As traduções, há muito aguardadas, do teatro completo e da biografia de referência trouxeram Beckett de volta aos leitores portugueses. Motivo para uma conversa com James Knowlson, seu celebrado estudioso, biógrafo e amigo
As traduções, há muito aguardadas, do teatro completo e da biografia de referência trouxeram Beckett de volta aos leitores portugueses. Motivo para uma conversa com James Knowlson, seu celebrado estudioso, biógrafo e amigo
Os beckettianos portugueses têm tido motivos de regozijo. Depois de em 2021 ter saído enfim o “Teatro Completo” (um projecto antigo, concretizado pelas Edições 70), chegou agora às livrarias a biografia autorizada “Falhar Melhor – A Vida de Samuel Beckett” (Teatro Nacional São João / Edições Húmus, tradução de Fernando Villas-Boas, prefácio de Carlos Quevedo).

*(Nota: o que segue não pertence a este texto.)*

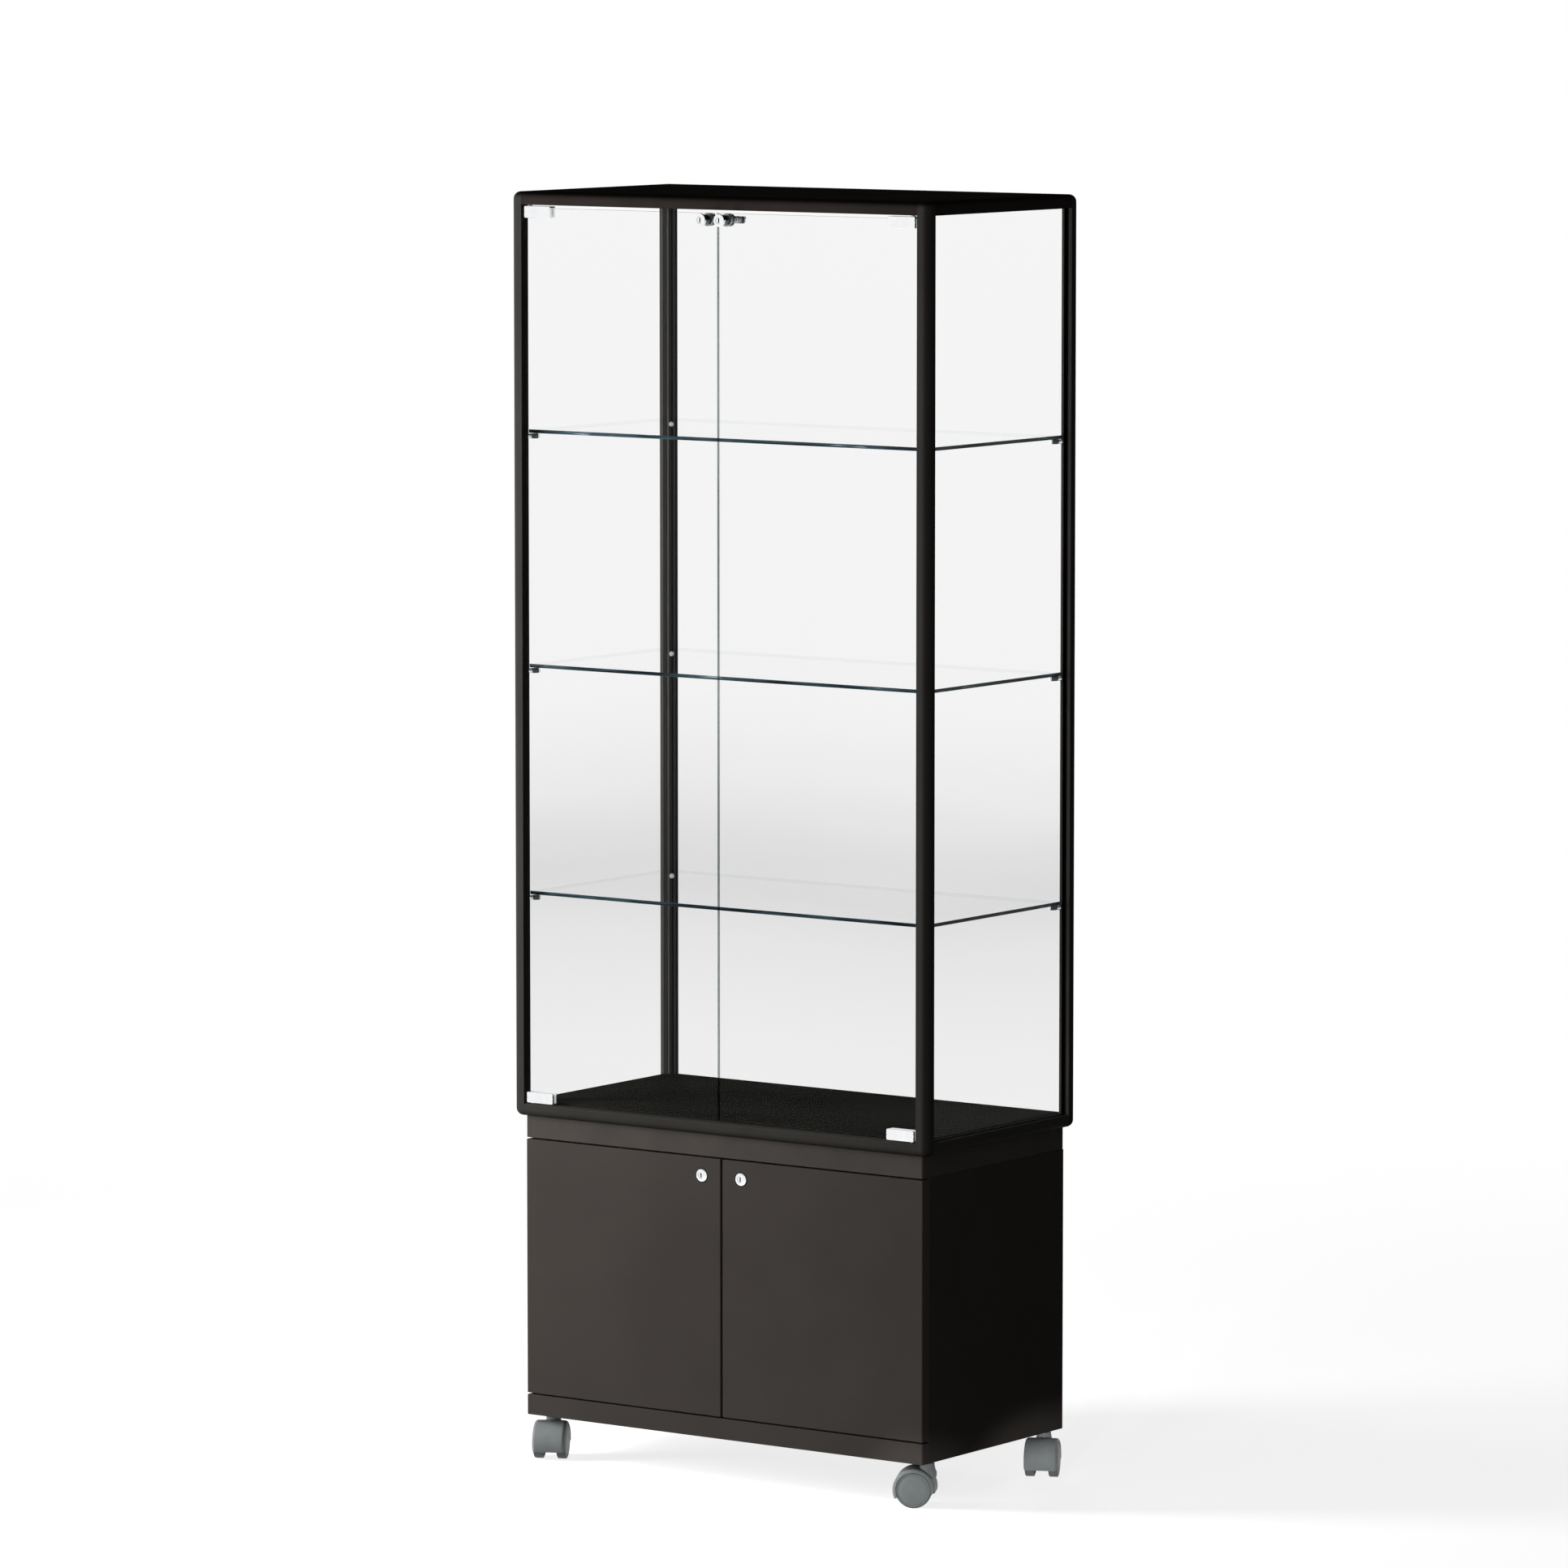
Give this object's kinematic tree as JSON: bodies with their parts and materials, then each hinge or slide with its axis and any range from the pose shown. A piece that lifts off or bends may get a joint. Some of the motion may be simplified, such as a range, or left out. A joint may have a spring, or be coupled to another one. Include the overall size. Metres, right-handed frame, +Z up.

Escrito pelo britânico James Knowlson, hoje nonagenário, homem afabilíssimo, Professor Emérito da Universidade de Reading, beckettiano reputado, amigo de Beckett, “Falhar Melhor” (no original “Damned to Fame”, 1996) contou com a inesperada cooperação do biografado, conhecido por ser esquivo a qualquer forma de exposição. Beckett morreria poucos meses depois do começo das conversas com Knowlson, mas deu-lhe acesso a fontes documentais inéditas e desbloqueou o testemunho de colegas e amigos. Admiravelmente, o académico conseguiu evitar a exegese hermética e a explicação transparente, fazendo desta uma das mais notáveis biografias literárias das últimas décadas. Confirmamos nestas páginas o que já sabíamos sobre Beckett: a importância decisiva da Irlanda, da mãe, de James Joyce, o gosto pelo álcool, o desgosto com a fama. E ficamos a conhecer bastante melhor os colapsos, as histórias com mulheres, as dificuldades com actores e encenadores, e os anos da guerra, quando o escritor expatriado se juntou à Resistência francesa. É o retrato extenso, minucioso e empático de um pessimista lúdico, de um solitário generoso, de alguém que voltava uma e outra vez a certas imagens obsessivas que uma biografia talvez possa, ou talvez não possa, desvendar.
À sua primeira biógrafa, Deirdre Bair, Beckett disse: “Não vou ajudar nem impedir.” Mas a si ajudou-o: “A uma biografia de mim por si é Sim.” Isso aconteceu porque ele percebeu que, já que uma nova biografia era inevitável, mais valia ser de alguém que ele conhecia e em quem confiava?
A breve carta que Samuel Beckett me escreveu autorizando-me a ser seu biógrafo, datada de 21 de Março de 1989, dizia: “A uma biografia de mim por si é Sim.” Um sim com maiúscula. A sua amiga íntima Barbara Bray disse-me pouco depois que ele concordou porque, como já referiu, a) alguém iria mais tarde ou mais cedo escrever outra biografia dele; e b) porque ele tinha dito que eu era “a pessoa que conhecia melhor o trabalho dele” e que confiava que eu não me ficasse pelo “anedótico”. Quando o contrato foi assinado houve também uma cláusula que estipulava que o livro só podia ser publicado depois da morte dele e da morte de Suzanne [a mulher de Beckett], porque, como ele me escreveu: “Isso vai dar-lhe mais liberdade... Vai ter mais uns seis anos.” Vale a pena acrescentar que, em 1989, eu já conhecia Beckett há 19 anos, que me encontrava regularmente com ele desde 1970 e que jantei com ele em muitas dessas ocasiões. Além disso, tinha montado o Arquivo Beckett na Universidade de Reading em 1971, e em 1988 esse arquivo tornou-se na Fundação Internacional Samuel Beckett. Em 1976 fundei o “Journal of Beckett Studies” e, durante quase 20 anos, escrevi ou editei 10 livros sobre ele, incluindo quatro volumes dos “Theatrical Notebooks” (trabalhando em conjunto com ele nos textos revistos de “À Espera de Godot” e “A Última Gravação de Krapp”). Em 1987, ele dedicou-me um poema em inglês e francês, e em 1988 escreveu-me, numa carta de 7 de Abril: “Tudo o que posso dizer é obrigado obrigado obrigado por tudo o que tem feito pela minha obra. Nunca direi isto vezes suficientes.” Desculpe a minha falta de modéstia, mas perguntou-me porque é que ele aceitou que eu escrevesse a biografia dele.